NADA research shows that the average used car cost (investment) is about $13,300 and the vehicles sells for around $15,000 resulting in a gross profit of $1,700, which is about 13% ROI. Assuming you can turn that original inventory investment of $13,300 every 30 days (great job) that would be 12 turns per year at $1,700 gross PRU for a total gross profit of $20,400 resulting in a ROI of 153 percent! My guess is none of you would hesitate to invest $13,300 in inventory knowing that you will realize a 153 percent ROI over the next 12 months. As a matter of fact, many of you wouldn’t hesitate to make multiple investments: 50, 75 or even 100 of those $13,300 cars to earn that kind of an ROI. Makes perfect sense to me!

Research also shows that a service advisor servicing 12 customers per day (four warranty and eight customer pay) and averaging 1.5 hours per repair order (HPRO) at NADA benchmarks will produce about $1,637 in gross profit per day, $36,016 in gross profit per month and a total of $432,194 in gross profit per year. If you diverted just one of those $13,300 used car inventory investments into a $13,300 training investment in your service advisor and that training produced an extra 0.5 HPRO (33 percent improvement), you would realize a gross profit increase of about $12,000 per month or $144,000 over the next 12 months resulting in a ROI of 1082 percent! (If your stockbroker can do that for you, please send me his name and number.)

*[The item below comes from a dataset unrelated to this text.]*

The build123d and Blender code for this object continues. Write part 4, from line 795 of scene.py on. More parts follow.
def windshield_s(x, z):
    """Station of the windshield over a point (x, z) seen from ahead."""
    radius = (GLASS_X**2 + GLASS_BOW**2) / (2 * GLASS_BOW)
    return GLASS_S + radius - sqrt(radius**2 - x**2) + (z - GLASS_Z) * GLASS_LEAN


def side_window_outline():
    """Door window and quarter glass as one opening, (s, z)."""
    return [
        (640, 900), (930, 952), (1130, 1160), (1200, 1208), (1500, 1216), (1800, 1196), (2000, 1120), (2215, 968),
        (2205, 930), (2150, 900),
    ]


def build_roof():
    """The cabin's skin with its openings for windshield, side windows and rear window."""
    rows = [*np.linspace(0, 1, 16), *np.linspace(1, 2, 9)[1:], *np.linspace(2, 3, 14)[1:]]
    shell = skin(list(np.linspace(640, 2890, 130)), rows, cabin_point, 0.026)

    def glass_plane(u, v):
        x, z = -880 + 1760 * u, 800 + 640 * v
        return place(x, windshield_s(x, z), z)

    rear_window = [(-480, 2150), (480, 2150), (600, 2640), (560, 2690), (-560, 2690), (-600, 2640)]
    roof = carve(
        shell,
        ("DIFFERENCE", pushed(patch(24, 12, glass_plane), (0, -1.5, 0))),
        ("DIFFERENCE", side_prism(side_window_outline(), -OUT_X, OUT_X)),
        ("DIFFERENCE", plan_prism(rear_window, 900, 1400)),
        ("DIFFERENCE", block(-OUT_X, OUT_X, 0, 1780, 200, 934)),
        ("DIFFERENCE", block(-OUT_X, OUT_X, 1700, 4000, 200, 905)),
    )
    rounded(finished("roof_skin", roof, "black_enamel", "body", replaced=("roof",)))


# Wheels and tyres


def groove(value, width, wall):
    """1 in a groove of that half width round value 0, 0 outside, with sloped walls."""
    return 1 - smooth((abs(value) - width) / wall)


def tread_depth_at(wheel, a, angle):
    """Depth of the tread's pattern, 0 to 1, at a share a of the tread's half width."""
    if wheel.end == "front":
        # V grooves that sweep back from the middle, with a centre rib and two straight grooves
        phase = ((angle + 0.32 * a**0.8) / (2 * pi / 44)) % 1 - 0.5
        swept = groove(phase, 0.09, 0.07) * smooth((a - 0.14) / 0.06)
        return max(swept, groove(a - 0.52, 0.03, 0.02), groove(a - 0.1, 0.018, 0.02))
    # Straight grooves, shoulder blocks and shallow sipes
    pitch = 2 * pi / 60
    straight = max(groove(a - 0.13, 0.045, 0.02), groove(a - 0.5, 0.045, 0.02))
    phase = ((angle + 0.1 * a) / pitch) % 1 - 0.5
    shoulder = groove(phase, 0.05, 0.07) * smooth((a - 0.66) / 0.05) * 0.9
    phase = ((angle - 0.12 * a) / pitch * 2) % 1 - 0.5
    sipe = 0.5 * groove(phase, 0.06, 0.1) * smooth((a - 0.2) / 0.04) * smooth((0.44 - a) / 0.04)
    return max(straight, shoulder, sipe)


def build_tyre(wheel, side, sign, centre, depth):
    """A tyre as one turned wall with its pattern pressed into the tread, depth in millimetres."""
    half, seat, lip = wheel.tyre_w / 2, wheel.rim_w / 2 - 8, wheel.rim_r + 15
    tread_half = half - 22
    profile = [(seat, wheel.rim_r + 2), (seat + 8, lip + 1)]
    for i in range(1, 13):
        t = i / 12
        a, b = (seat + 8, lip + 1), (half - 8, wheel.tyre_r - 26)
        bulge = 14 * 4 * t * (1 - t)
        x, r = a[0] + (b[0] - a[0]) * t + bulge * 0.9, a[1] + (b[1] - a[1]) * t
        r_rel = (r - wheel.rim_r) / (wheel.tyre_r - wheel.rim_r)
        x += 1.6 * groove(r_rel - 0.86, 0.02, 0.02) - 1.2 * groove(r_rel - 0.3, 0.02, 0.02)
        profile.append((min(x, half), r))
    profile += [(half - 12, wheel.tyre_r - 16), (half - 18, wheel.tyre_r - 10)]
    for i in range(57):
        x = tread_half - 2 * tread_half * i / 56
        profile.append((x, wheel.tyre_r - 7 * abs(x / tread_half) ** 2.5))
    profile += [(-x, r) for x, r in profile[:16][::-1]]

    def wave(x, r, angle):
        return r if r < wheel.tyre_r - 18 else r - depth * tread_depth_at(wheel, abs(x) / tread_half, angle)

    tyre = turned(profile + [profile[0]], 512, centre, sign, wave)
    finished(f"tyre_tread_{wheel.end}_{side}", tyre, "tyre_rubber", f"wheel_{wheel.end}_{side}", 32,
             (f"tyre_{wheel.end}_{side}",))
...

Let’s finish the math here by adding the additional gross profit of $144,000 to the $432,194, and you have a total annual gross profit of $576,194 produced by one employee—the service advisor. Now I ask you, how many employees do you have producing over $576,000 a year in gross profit? Maybe your F&I producers. How many salespeople are producing that kind of gross for you? This is the equivalent of selling 28 used cars a month at $1,700 PRU. How many salespeople are selling an average of 28 cars a month to match the performance of a 2.0-HPRO service advisor? How’s that $13,300 training investment working out for you now? Is it an expense or an investment? Maybe you should ask your broker to answer that one for you.

Consider the following:

1. Who gets the most incoming sales calls per day—salesperson or service advisor?

2. Who meets and greets the most sales opportunities per day—salesperson or service advisor?

3. Who has the greatest impact on owner retention—salesperson or service advisor?

4. Who has the greatest impact on brand loyalty—salesperson or service advisor?

5. Who needs telephone and sales training—salesperson or service advisor?

The answer to questions one through four is the service advisor. The answer to question number five is both the salesperson and the service advisor. The simple fact is anyone in your dealership who comes in contact with your customers as well as your potential customers must be professionally trained on how to effectively communicate (sell) to them all.

I’m sure far too many of you dealers, general managers and service directors will continue to try and save your way into profitability versus being proactive and committing to re-allocating some of your inventory investment into your training investment. For those dealers, general managers and service directors who get it, you can look forward to record service and parts profits in 2010. It’s your choice to make.